While reading, students get a small toolbar for capturing what matters. Everything they save is private to them.

Save (bookmark)

One tap saves the current lesson so they can return to it later.

Notes

A free-form note per lesson. It autosaves as they type, so there is no save button to remember.

Highlights

Students highlight passages as they read. Highlights are course-wide and grouped by lesson in the panel, so they can jump back to any highlighted spot across the whole course.

Reflections

When a lesson includes an authored reflection prompt, the student’s written answer is captured with it.

The Saved page

All of the above is gathered in one place: a page labeled Saved in the student navigation. It reads as a single workbook stream of their bookmarks, notes, highlights, and reflection answers, each linking back to the lesson it came from. Items tied to a course the student no longer has access to are quietly dropped, so the workbook stays clean.
Saved is a strong retention surface. The more a student annotates, the more reason they have to come back to your academy rather than re-finding the content elsewhere.
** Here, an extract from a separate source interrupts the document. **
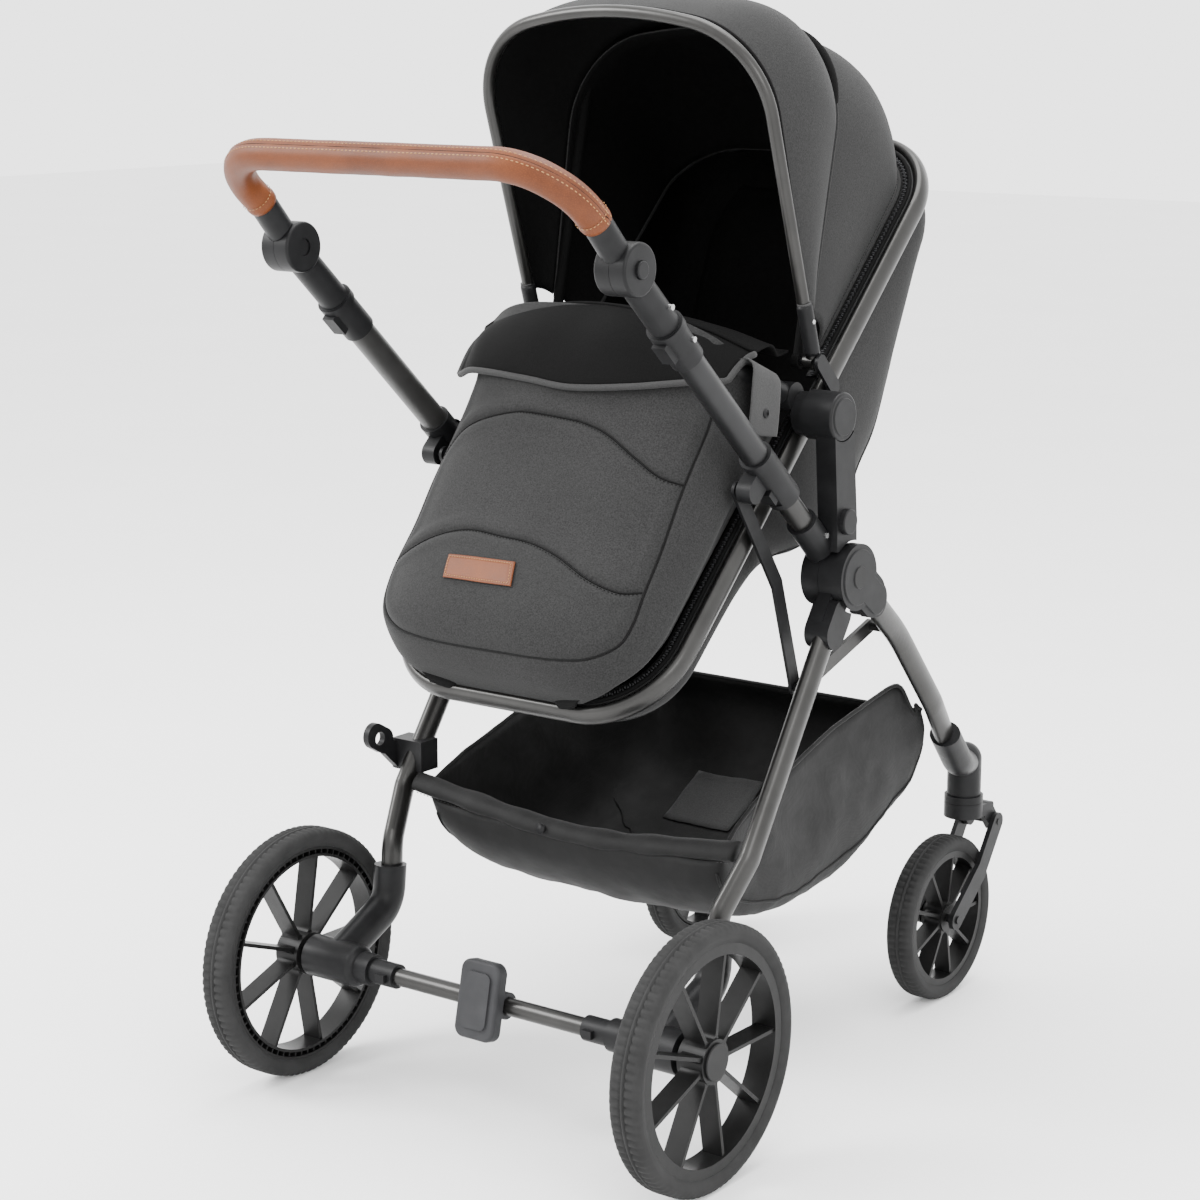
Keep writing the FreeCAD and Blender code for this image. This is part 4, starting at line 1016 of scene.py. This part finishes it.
def basket_rows():
    """Basket as rows across it, from the padded hem to the far rim."""
    section = even_section(6.5, 0.6, 73)
    profile = spread(curve([Vector((0, y, z)) for y, z in BASKET_PROFILE], 8), 64)
    rows = []
    for i, low in enumerate(profile):
        share = i / (len(profile) - 1)
        top_y = lerp(BASKET_TOP_BACK[0], BASKET_TOP_FRONT[0], smooth(share) * 0.5 + share * 0.5)
        top_y = lerp(top_y, low.y, 0.55 * smooth((share - 0.55) / 0.45))
        top_z = lerp(BASKET_TOP_BACK[1], BASKET_TOP_FRONT[1], min(1, share * 1.25))
        top_z = lerp(top_z, low.z + 12, smooth((share - 0.82) / 0.18) * 0.9)
        half = lerp(206, 196, math.sin(math.pi * share))
        end = min(1, 6 * share, 6 * (1 - share))
        row = []
        for across, down in section:
            x = half * across
            y = lerp(top_y, low.y, down ** 1.3)
            z = lerp(top_z, low.z, down)
            sag = 5.0 * math.cos(math.pi * x / 2 / half) * math.sin(math.pi * share)
            p = Vector((x, y, z - sag * down))
            crease = 3.0 * wrinkle(p, 55, 11.3) + 1.6 * wrinkle(p, 22, 4.7)
            p += Vector((math.copysign(1, x) * abs(across) ** 4, 0, -down)) * crease * end
            row.append(p)
        rows.append(row)
    return rows


def build_basket():
    rows = basket_rows()
    bag = cloth_shell("basket_cloth", rows, 2.0, NYLON, NYLON, flip_sides=True)
    place(bag, "front_frame", "black_fabric", "basket")
    seams = []
    for column in (60, 12):
        line = [row[column] + Vector((0, 0, -0.6)) for row in rows[2:-1]]
        seams.append(tube("basket_edge", resample(line, 8), 1.7, NYLON, sides=8))
    for column in (0, 72):
        line = [row[column] for row in rows]
        seams.append(tube("basket_rim", resample(line, 8), 2.4, NYLON, sides=8))
    seams.append(tube("basket_rim_front", resample(rows[-1], 8), 2.4, NYLON, sides=8))
    place(merge("basket_binding", seams), "front_frame", "black_fabric")

    hem = rounded([Vector((-222, 143, 322)), Vector((0, 150, 292)), Vector((222, 146, 318))], [0, 700, 0], 1)
    path = resample(hem, 6)
    floor = []
    for share_in, share_out in ((0.18, 0.62), (0.46, 0.46)):
        line = []
        for k in range(41):
            i = int(lerp(share_in, share_out, k / 40) * (len(rows) - 1))
            line.append(rows[i][int(lerp(14, 58, k / 40))] + Vector((0, 0, 2.6)))
        floor.append(tube("basket_floor_seam", resample(line, 8), 1.4, NYLON, sides=8))
    place(merge("basket_floor_seams", floor), "front_frame", "black_fabric")
    label = [[p + Vector((0, -2.4, 3.6)) for p in row[38:51]] for row in rows[40:50]]
    patch = cloth_shell("basket_label", label, 0.8, STRAP_CLOTH, STRAP_CLOTH)
    place(patch, "front_frame", "black_fabric")
    padded_hem = tube("basket_hem_pad", path, lambda t: 12.5 + 1.2 * math.sin(t * 40) * math.sin(t * 7),
                      NYLON, up=Vector((0, -0.5, 0.8)), flat=0.72)
    place(padded_hem, "front_frame", "black_fabric", "basket_hem")
    lower = [p + Vector((0, -3.2, -12.5)) for p in path]
    snap = path[int(len(path) * 0.42)] + Vector((0, -12.6, 1))
    stud = tube("basket_snap", [snap, snap + Vector((0, -1.6, 0.4))], 6.0, BLACK_PLASTIC, sides=20)
    place(stud, "front_frame", "black_plastic")
    place(stitches("basket_hem_stitches", lower, 3.0, 2.0, 0.5, GREY_THREAD), "front_frame", "black_fabric")


# ---- handlebar leather -------------------------------------------------------------------
BAR = (-166.5, 1056.0)
BAR_END = (-97.0, 1000.0)
BAR_X = 217.0
GRIP_R = 16.3


def build_grip():
    corners = [Vector((-BAR_X, *BAR_END)), Vector((-BAR_X, *BAR)), Vector((BAR_X, *BAR)),
               Vector((BAR_X, *BAR_END))]
    path = resample(rounded(corners, [0, 70, 70, 0], 5), 3)
    arm = (corners[1] - corners[0]).normalized()
    lift = Vector((1, 0, 0)).cross(arm).normalized()
    if lift.z < 0:
        lift = -lift
    count = len(path)
    total = count * 3.0

    def radius(t):
        at = min(t, 1 - t) * total
        hem = 0.9 * math.exp(-((at - 5) / 2.4) ** 2) - 0.7 * math.exp(-((at - 10) / 1.6) ** 2)
        return GRIP_R + hem

    points = []
    sides = 48
    seam_angle = math.radians(5)
    seam_lines = [[], [], []]
    for i, (t, side, up) in enumerate(frames(path, lift)):
        r = radius(i / (count - 1))
        for k in range(sides):
            a = 2 * math.pi * k / sides
            away = abs((a - seam_angle + math.pi) % (2 * math.pi) - math.pi)
            dip = 0.9 * math.exp(-(away * GRIP_R / 1.1) ** 2)
            puff = 0.45 * math.exp(-((away * GRIP_R - 2.6) / 1.6) ** 2)
            bumps = 0.35 * wrinkle(path[i] + side * math.cos(a) * 20 + up * math.sin(a) * 20, 26, 6.6)
            rr = r - dip + puff + bumps
            points.append(path[i] + side * math.cos(a) * rr + up * math.sin(a) * rr)
        for line, shift in zip(seam_lines, (-4.4, 0.0, 4.4)):
            a = seam_angle + shift / GRIP_R
            lifted = r + (0.15 if shift else -0.6)
            line.append(path[i] + side * math.cos(a) * lifted + up * math.sin(a) * lifted)
    grip = fix_normals(make_mesh("handle_leather", points, loft_faces(count, sides), LEATHER))
    place(grip, "handlebar", "leather", "handle_grip")
    rows = [stitches("handle_stitches", seam_lines[0], 3.4, 1.8, 0.55, TAN_THREAD),
            stitches("handle_stitches_b", seam_lines[2], 3.4, 1.8, 0.55, TAN_THREAD)]
    for at in (4, count - 5):
        t, side, up = frames(path, lift)[at]
        ring = [path[at] + (side * math.cos(a) + up * math.sin(a)) * (GRIP_R + 0.9)
                for a in (2 * math.pi * k / 40 for k in range(41))]
        rows.append(stitches("handle_hem", ring, 2.6, 1.6, 0.5, TAN_THREAD))
    place(merge("handle_stitching", rows), "handlebar", "leather")
    place(tube("handle_seam", resample(seam_lines[1], 6), 0.5, BLACK_THREAD, sides=6), "handlebar", "leather")


# ---- hub covers --------------------------------------------------------------------------
def plate_between(name, a, b, r, x0, x1, material):
    """Rounded plate from x0 to x1 around the line between two (y, z) places."""
    along = Vector((0, b[0] - a[0], b[1] - a[1])).normalized()
    across = Vector((0, -along.z, along.y))
    outline = []
    for k in range(25):
        turn = math.pi * k / 24
        outline.append(Vector((0, *a)) - along * math.sin(turn) * r + across * math.cos(turn) * r)
    for k in range(25):
        turn = math.pi * k / 24
        outline.append(Vector((0, *b)) + along * math.sin(turn) * r - across * math.cos(turn) * r)
    centre = sum(outline, Vector()) / len(outline)
    points = []
    low, high = sorted((x0, x1), key=abs)
    edge = math.copysign(1.0, high)
    for x, share in ((low, 1.0), (high - edge, 1.0), (high, 1 - 1.0 / r)):
        points += [Vector((x, 0, 0)) + centre.lerp(p, share) for p in outline]
    faces = loft_faces(3, len(outline))
    return fix_normals(make_mesh(name, points, faces, material, smooth_faces=False))


def disc(name, centre, r, x0, x1, material):
    """Round cap from x0 to x1."""
    return plate_between(name, centre, (centre[0] + 0.1, centre[1]), r, x0, x1, material)


def build_hub_covers():
    """Caps on the main hubs, the plates over the front legs' sockets and the upper hubs' caps."""
    for side, sign in (("left", -1), ("right", 1)):
        nose = plate_between("hub_nose", (352, 574), (372, 559), 17.5, sign * 252.5, sign * 255.4,
                             BLACK_PLASTIC)
        cap = disc("hub_cap", HUB, 31.5, sign * 253, sign * 256.4, BLACK_PLASTIC)
        button = disc("hub_button", HUB, 13, sign * 255, sign * 257.6, WHEEL_PLASTIC)
        place(merge("hub_cap_" + side, [nose, cap, button]), "front_frame", "black_plastic")
        rim = disc("upper_hub_cap_" + side, UPPER_HUB, 21, sign * 243, sign * 246.2, BLACK_PLASTIC)
        place(rim, "push_frame", "black_plastic")


# ---- wheels ------------------------------------------------------------------------------
# Depth of the gaps between blocks, on the tread and on its shoulder, and of the grooves beside the rib.
BLOCK = 2.8
HALF_BLOCK = 1.4
GROOVE = 2.4


def tread_tyre(name, centre, x0, width, outer, inner, sign, pitches):
    """Tyre with small blocks across the tread and a raised rib along its middle."""
    y0, z0 = centre
    steps = pitches * 3
    shoulder = width * 0.24
    profile = [(width * 0.1, inner, 0.0), (width * 0.04, inner + (outer - inner) * 0.3, 0.0),
               (0.0, inner + (outer - inner) * 0.5, 0.0)]
    for k in range(4):
        a = math.radians(90 * k / 4)
        x, r = shoulder * (1 - math.cos(a)), outer - shoulder * (1 - math.sin(a))
        profile.append((x, r, HALF_BLOCK if k > 1 else 0.0))
    for share, cut in ((0.26, BLOCK), (0.33, BLOCK), (0.40, BLOCK), (0.45, GROOVE), (0.47, 0.0)):
        profile.append((width * share, outer, cut))
    profile += [(width - x, r, cut) for x, r, cut in reversed(profile)]
    points = []
    n = len(profile)
    for i in range(steps):
        a = 2 * math.pi * i / steps
        radial = Vector((0, math.cos(a), math.sin(a)))
        for k, (x, r, cut) in enumerate(profile):
            between = (i + (1 if k > n / 2 else 0)) % 3 == 0
            depth = cut if cut == GROOVE or between else 0.0
            points.append(Vector((sign * (x0 + x), y0, z0)) + radial * (r - depth))
    faces = grid_faces(steps, n, True, True)
    return fix_normals(make_mesh(name, points, faces, RUBBER))


def ring_ribs(name, centre, x0, x1, inner, outer, count, sign, material):
    """Small radial webs inside a rim's groove."""
    y0, z0 = centre
    points = []
    faces = []
    for k in range(count):
        a = 2 * math.pi * (k + 0.5) / count
        radial = Vector((0, math.cos(a), math.sin(a)))
        across = Vector((0, -math.sin(a), math.cos(a))) * 0.9
        base = len(points)
        for r in (inner, outer):
            for x in (x0, x1):
                for side in (-1, 1):
                    points.append(Vector((sign * x, y0, z0)) + radial * r + across * side)
        for f in ((0, 1, 3, 2), (4, 6, 7, 5), (0, 4, 5, 1), (2, 3, 7, 6), (0, 2, 6, 4), (1, 5, 7, 3)):
            faces.append(tuple(base + v for v in f))
    return fix_normals(make_mesh(name, points, faces, material, smooth_faces=False))


def build_wheels():
    for side, sign in (("left", -1), ("right", 1)):
        tyre = tread_tyre("rear_tyre_tread_" + side, REAR_AXLE, 262, 38, 143.5, 123.6, sign, 96)
        place(tyre, "rear_wheel_" + side, "tyre", "rear_tyre_" + side)
        ribs = ring_ribs("rear_rim_ribs_" + side, REAR_AXLE, 267.5, 288, 114.8, 120.6, 72, sign,
                         WHEEL_PLASTIC)
        place(ribs, "rear_wheel_" + side, "wheel_plastic")
        small = tread_tyre("caster_tyre_tread_" + side, CASTER_AXLE, CASTER_X - 17, 34, 102, 84, sign, 72)
        place(small, "caster_wheel_" + side, "tyre", "caster_tyre_" + side)


# ---- stage -------------------------------------------------------------------------------
STUDIO_LIGHT = 3.0
# The photo's viewpoint, in metres of the row frame, and its angles in degrees.
CAMERA_AT = (1.8088, -2.5065, 1.1982)
CAMERA_DOWN = 12.01
CAMERA_ROUND = 36.795
LENS_MM = 83.33
SENSOR_MM = 36.0


def build_stage():
    size = 14.0  # far enough out to pass behind everything in view
    floor = bpy.data.meshes.new("floor")
    corners = [(-size, -size, 0), (size, -size, 0), (size, size, 0), (-size, size, 0)]
    floor.from_pydata(corners, [], [(0, 1, 2, 3)])
    obj = bpy.data.objects.new("floor", floor)
    bpy.context.scene.collection.objects.link(obj)
    s = Shader("floor_white", specular=0.2)
    s.colour(s.ramp(s.noise(2, 2), [(0.3, grey(0.86)), (0.7, grey(0.88))]))
    s.roughness(s.noise(3, 2), 0.85, 0.95)
    floor.materials.append(s.mat)

    world = bpy.data.worlds.new("studio")
    world.use_nodes = True
    background = world.node_tree.nodes["Background"]
    background.inputs["Color"].default_value = (1.0, 1.0, 1.0, 1.0)
    background.inputs["Strength"].default_value = STUDIO_LIGHT
    bpy.context.scene.world = world

    def area(name, location, target, width, power):
        light = bpy.data.lights.new(name, "AREA")
        light.shape = "RECTANGLE"
        light.size = light.size_y = width
        light.energy = power
        lamp = bpy.data.objects.new(name, light)
        lamp.location = location
        lamp.rotation_euler = (Vector(target) - Vector(location)).to_track_quat("-Z", "Y").to_euler()
        bpy.context.scene.collection.objects.link(lamp)

    area("key", (-2.4, -2.2, 2.8), (0, 0, 0.6), 1.6, 190)
    area("fill", (2.8, -1.4, 1.9), (0, 0, 0.6), 1.4, 40)
    area("top", (0.2, 0.4, 3.4), (0, 0, 0.4), 2.0, 110)


def build_camera():
    data = bpy.data.cameras.new("camera")
    data.lens = LENS_MM
    data.sensor_width = SENSOR_MM
    camera = bpy.data.objects.new("camera", data)
    camera.location = CAMERA_AT
    camera.rotation_euler = (math.radians(90 - CAMERA_DOWN), 0.0, math.radians(CAMERA_ROUND))
    bpy.context.scene.collection.objects.link(camera)
    bpy.context.scene.camera = camera


build_hood()
build_tub()
build_zip("foot")
build_zip("head")
build_apron()
build_strap()
build_hood_feet()
build_flap()
build_basket()
build_grip()
build_hub_covers()
build_wheels()
build_stage()
build_camera()

bpy.context.view_layer.update()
Achievements and collectible cards

The Achievements page turns finishing a course into something tangible. Every course in your academy has its own collectible card:
  • Courses the student has completed show their earned card, personalized with the student’s name, the course title, lesson count, total minutes, and completion date, all on your academy branding.
  • Courses they have not finished show a locked placeholder card, so students can see the full set there is to collect.
The page header tracks the count, for example “You’ve collected 3 of 12 course cards.” Earned certificates also surface here in a Certificates section.

Certificates

When a course is set up to issue a certificate, completing it generates one for the student. Certificates appear on My Learning, on the Achievements page, and on the student’s profile, each linking to a public verification page. Students can download the certificate as a PDF. For how you turn certificates on and what they contain, see Certificates.

The completion moment

Finishing a course drops the student onto a celebratory completion screen: “Well done, [name]!”, the course title, and their collectible card. From here they can:

Download the certificate

A download button appears when the course issued a certificate. (No certificate, no button: the social shares still work.)

Share the achievement

LinkedIn and X share buttons open a prefilled share dialog pointing at the certificate verification page (or the course page if there is no certificate).
If you have enabled the completion-page placement for booking a call, a Book a call button also shows here, making the moment of highest momentum into a conversion opportunity. A quiet Back to My Learning link rounds out the page.

Student account and Purchases

Students get a profile page (their name, avatar, a preview of their achievements, and certificates) and an account area scoped to your academy.
  • Purchases lists any paid courses the student has bought, each with its status, the date and amount, an invoice number when present, an Invoice PDF button, and a View receipt link. Students who have not bought anything see an empty state.
  • Account lets a student leave your academy. Leaving is confirmation-gated (they type their email) and only removes them from this academy; their underlying account and any other academies they belong to are untouched, and their progress is kept in case you invite them back.
Purchases and receipts only come into play once you sell courses, which requires a connected Stripe account on a paid plan. See Stripe Connect.

Guest browsing on open academies

On an open (non-invite) academy, a visitor without an account is not slammed into a login wall. They can browse the course catalog and individual course pages, and they can look at the My Learning, Achievements, and Saved sections too. Instead of personal data, those sections render a clean sign-in nudge (“Your courses live here”, “Start your collection”, “Build your personal workbook”) with Sign up free and Sign in buttons. This means a shared academy link shows off a real, branded product, what there is to learn and what there is to earn, before anyone commits to an account.
Guest browsing applies to open academies. Invite-only academies show a private-academy screen to anyone who is not a signed-in, invited student, and the profile and account pages always require sign-in. Enrolling and opening actual lesson content always require an account.